The Romans also invented the stiffened backsaw, whose blade is reinforced at the top. This prevents straight-through cuts, but the tool is useful for cabinetwork, especially when used in combination with a miter box. The most ingenious Roman addition to cutting tools is the frame saw. A relatively inexpensive narrow blade is held in a wooden frame and is kept taut by tightening a cord. Wooden frame saws worked so well that they remained the most common type of saw well into the nineteenth century (the principle of the frame saw survives in the modern hacksaw). In the mid–seventeenth century, a new type of saw was introduced in Holland
and England. It had a broad, unstayed blade and a wooden pistol-grip handle. The rigid blade, originally made by rolling steel strips, makes a more accurate cut than a frame saw, and there is no frame to interfere with deep cuts. This effective tool became the basic modern handsaw. My workhorse is a twenty-six-inch Disston crosscut handsaw, with a skew-back blade, first introduced in
1874
by Henry Disston, a Philadelphia saw-maker. The open handsaw is a definite contender for best tool, but while it is certainly an elegant solution to an old problem, I think that David expects something a little more momentous.

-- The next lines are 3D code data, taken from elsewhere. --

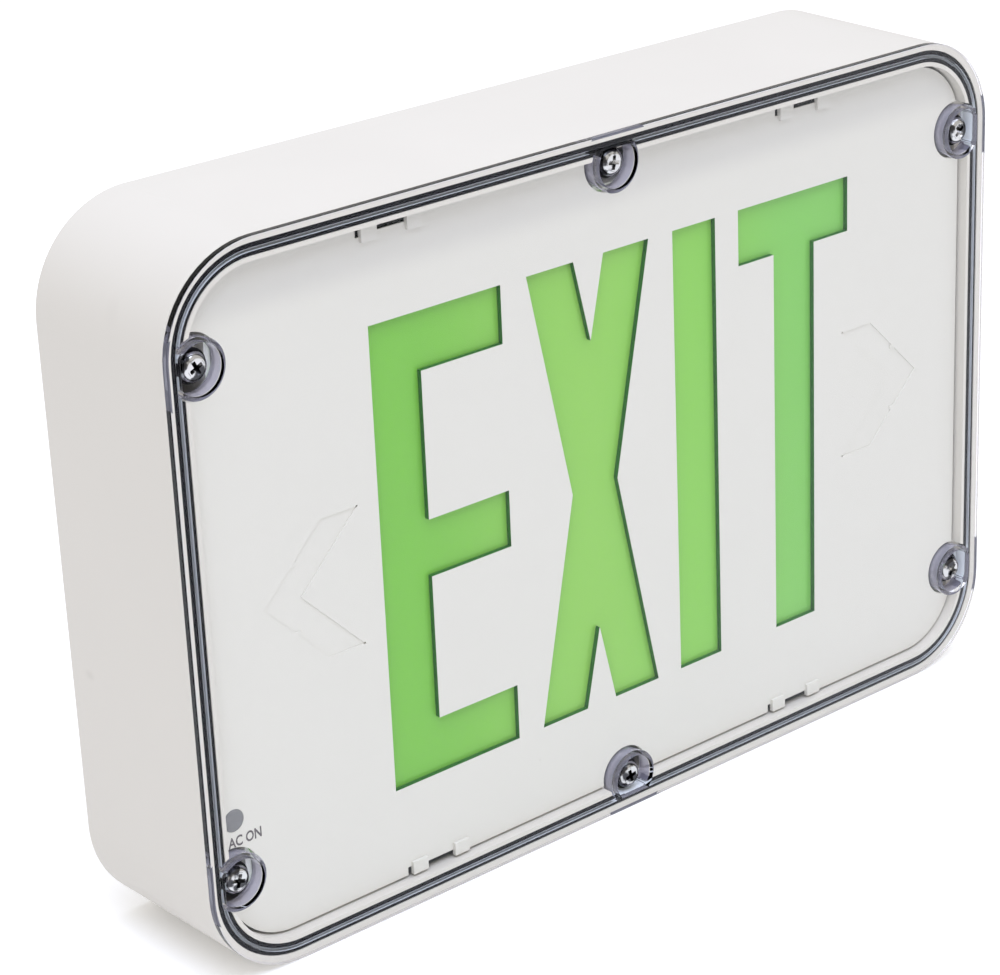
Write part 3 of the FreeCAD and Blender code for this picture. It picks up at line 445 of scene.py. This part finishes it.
def rim_nodes(wiring: Wiring) -> dict[str, Socket]:
    """How far a point is inside the front rim's outline, how deep behind the rim, and how high.

    With half-sides h, corner radius r and q = max(|P| - (h - r), 0), inset = r - length(q) in
    millimetres; it stops growing at r.

    Args:
        wiring: The tree that gets the nodes.

    Returns:
        The sockets of Inset, Depth (Y behind the rim's front) and Height (Z), in millimetres.
    """
    in_mm = wiring.vector("MULTIPLY", wiring.position(), (1 / MM, 1 / MM, 1 / MM)).outputs[0]
    _, depth, height = wiring.coordinates(in_mm)
    flat = wiring.vector("MULTIPLY", in_mm, (1.0, 0.0, 1.0)).outputs[0]
    positive = wiring.vector("ABSOLUTE", flat).outputs[0]
    middle_mm = (RIM_HALF_WIDTH_MM - RIM_CORNER_MM, 0.0, RIM_HALF_HEIGHT_MM - RIM_CORNER_MM)
    over = wiring.vector("SUBTRACT", positive, middle_mm).outputs[0]
    outside = wiring.vector("MAXIMUM", over).outputs[0]
    length = wiring.vector("LENGTH", outside).outputs["Value"]
    return {"Inset": wiring.maths("SUBTRACT", RIM_CORNER_MM, length),
            "Depth": wiring.maths("SUBTRACT", depth, RIM_FRONT_MM), "Height": height}


def rim_group() -> bpy.types.NodeTree:
    """Node group shared by the plate and the housing: where a point is from the front rim.

    Returns:
        The group, with the sockets of rim_nodes as its outputs.
    """
    group = bpy.data.node_groups.new("rim_inset", "ShaderNodeTree")
    wiring = Wiring(group)
    end = wiring.node("NodeGroupOutput")
    for name, socket in rim_nodes(wiring).items():
        group.interface.new_socket(name=name, in_out="OUTPUT", socket_type="NodeSocketFloat")
        wiring.link(socket, end.inputs[name])
    return group


def surface_material(finish: Finish, grain: bpy.types.NodeTree) -> Shader:
    """Material of a finish: base colour that wanders a little, roughness and grain bump.

    Args:
        finish: The finish.
        grain: The shared grain group.

    Returns:
        The shader.
    """
    roughness_spread = 0.15
    shader = Shader(finish.name)
    pattern = shader.group(grain)
    pattern.inputs["Grain"].default_value = finish.grain_mm
    pattern.inputs["Patch"].default_value = finish.patch_mm
    principled = shader.node("ShaderNodeBsdfPrincipled")
    principled.inputs["Metallic"].default_value = finish.metallic
    principled.inputs["Specular IOR Level"].default_value = finish.specular
    lighter = tuple(min(1.0, part * (1 + finish.tone)) for part in finish.colour)
    darker = tuple(part * (1 - finish.tone) for part in finish.colour)
    shader.principled, shader.tone, shader.colour = principled, pattern.outputs["Tone"], darker
    shader.paint(shader.tone, lighter)
    spread = shader.node("ShaderNodeMapRange")
    spread.inputs["To Min"].default_value = finish.roughness * (1 - roughness_spread)
    spread.inputs["To Max"].default_value = min(1.0, finish.roughness * (1 + roughness_spread))
    shader.link(shader.tone, spread.inputs["Value"])
    shader.link(spread.outputs[0], principled.inputs["Roughness"])
    bump = shader.node("ShaderNodeBump")
    bump.inputs["Distance"].default_value = finish.bump_mm * MM
    shader.link(pattern.outputs["Height"], bump.inputs["Height"])
    shader.link(bump.outputs["Normal"], principled.inputs["Normal"])
    shader.link(principled.outputs[0], shader.output.inputs["Surface"])
    return shader


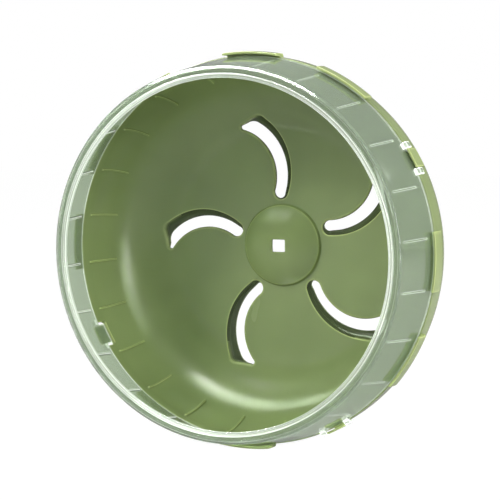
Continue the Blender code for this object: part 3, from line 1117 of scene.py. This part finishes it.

The chief shaping device of the carpenter is the plane. The box plane is nothing more than a holder for a chisel blade, but it marks an important moment in the evolution of hand tools. Unlike an adze or a chisel, which depend on the skill of the craftsman, the effectiveness of a plane is built-in; that is, the carpenter does not need to control the blade, he provides only the motive force. One historian has called the plane “the most important advance in the history of woodworking tools.”
4
That makes it sound like a worthy candidate for best tool of the millennium. Unfortunately, I find that the plane, too, is a Roman invention.

Chisels have more ancient origins. Bronze Age carpenters used chisels with both integral handles and socketed wooden handles in house and furniture construction.
The first mallets, which resembled bowling pins, were pounded across the grain and had a short working life. Eventually, a handle was fitted to a separate head, whose harder end-grain made a more durable hammering surface. Heavy, long-handled mallets are called mauls. Eighteenth-century carpenters used a huge maul, known as the Commander, to drive together the joints of timber-framed houses and barns. The Commander has a head six inches in diameter and a foot long. I didn’t have anything that big, but I did use a steel sledgehammer to coax stubborn joists and studs into place.